While the PCs spend time doing the stuff in book two, he's off doing his own thing and gaining levels. His mind is bent on avenging the only family he ever knew (as as dysfunctional as it was), and he becomes a successful assassin, eventually to return and find the newly self-proclaimed "King" and do him in. He figures that if he can find somebody to hire him for the job so that it comes with money, all the better, but he knows he'll do the job eventually regardless of pay.
Is there anything in the later books that precludes all this happening? Any suggestions on improving it?
The thought occurs to me that he might try to create an alliance with Nyrissa eventually, and if she sends him then that will lend her some additional foreshadowing.
Any other ideas out there?

Philip Knowsley |
Ok, thought I'd toss in some comments here.
1. Nothing to stop you doing it as it relates to later books;
2. It's good to have an ongoing villain to tie into the story;
3. Don't forget about the undead at the exit of the bolt-hole...;
4. Once you get to Kingdom building, 'assassination' is one of the possible
kingdom events that can happen (You'll see this when you read book 2.);
5. If you're going with a 'smallish' shoe size, how old will the kid be &
how many years before he's able to show his head as an adult?
6. How does he finance himself? - maybe the SL's treasure hoard has been
ransacked, & there's a few spilled coins when the PCs find it?
7. I think it'd kinda break belief if the kid escapes 'before' the fort is
breached... Think about an alternate sequence. Perhaps the PCs see the kid,
& write him off as not a threat, but he's nowhere to be found when they've
mopped up... Or, maybe they see a 'small' person slink throught the shadows,
but again - nowhere to be found...;
8. The 'south' is the Tuskwater...the path will definitely be cold. It's also
possibly the only way to stymie a really high tracking roll if they follow
on quickly afterwards. Perhaps have signs of a small boat having been drawn
up on shore...?
Anyway - hope some of that ramble helps...

Icyshadow |

Try looking up some omens related to death. Those would do well as a subtle yet mystical foreshadowing.
Considering the ties to the fey realm the area has and the Stag Lord's relation to Nyrissa, they make sense in context.
Also, would the assassin call himself "The Son of the Stag" or something of that sort? He'd probably want to reclaim his father's helm, too.

Gargs454 |

If you are concerned about the possibility of tracking and/or the undead at the end of the bolt hole, a perhaps more sinister method would be to simply have the kid stay in the keep, cowering as the PCs mop up. He then "thanks" them profusely, giving them this sob story of how the bandits killed his parents and kidnapped him, etc., etc.
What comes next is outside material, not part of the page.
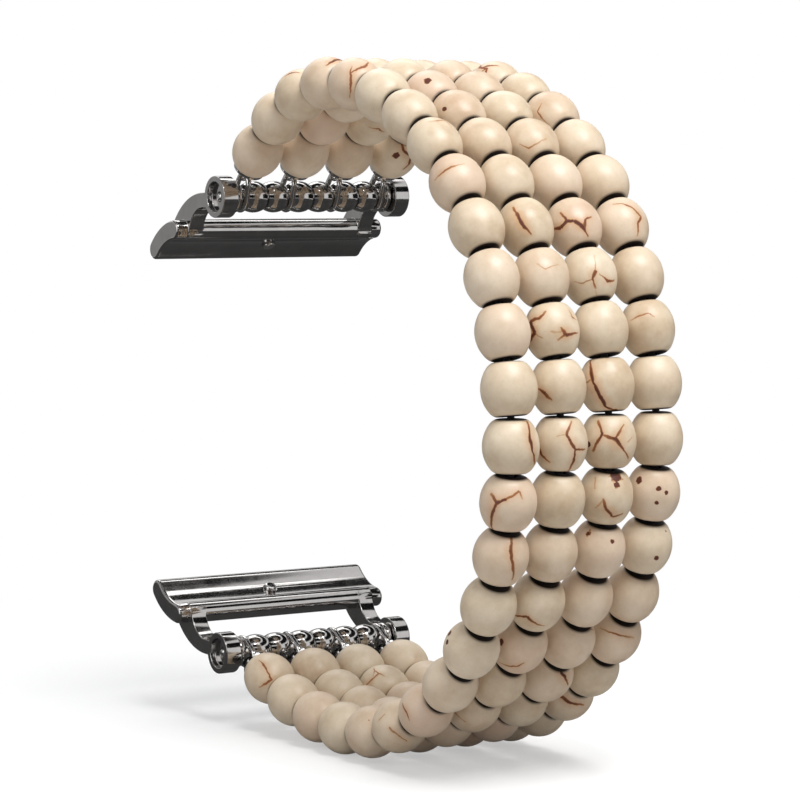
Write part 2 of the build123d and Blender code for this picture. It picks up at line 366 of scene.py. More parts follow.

Odds are your players won't even question it.
If they do, simply have the kid tell them that apparently killing a kid was a little too evil even for the bandits so they "spared" him. Odds are the PCs will scoop the kid up, take him back to Oleg's or even Restov, maybe give him some coin, etc. All the while, the kid is secretly planning his revenge.
I think making the kid an ally or underling of either N or Irovetti works out well too. It could even be both. First N befriends him, maybe trains him some, infuses him with some magic, and then sends him to Pitax, knowing that he'll be eagerly accepted there.

Orthos |

I think making the kid an ally or underling of either N or Irovetti works out well too. It could even be both. First N befriends him, maybe trains him some, infuses him with some magic, and then sends him to Pitax, knowing that he'll be eagerly accepted there.
Heck, make him a changeling (in the original sense, not Paizo's hag-based girls) - make N the mother. Then while he's out training, she shows up (in a dream, or lures him to Thousand Voices and appears in person) and reveals his true heritage, and takes him under her wing.
In my game N has a small unit of changeling children, one from each of her male minions - Staggy, Hargulka, the patsy from Varnhold whose name escapes me, Armag, and my Irovetti stand-in. They'll show up in Thousandbreaths as a Psycho Rangers encounter either right before or right after Ilthuliak.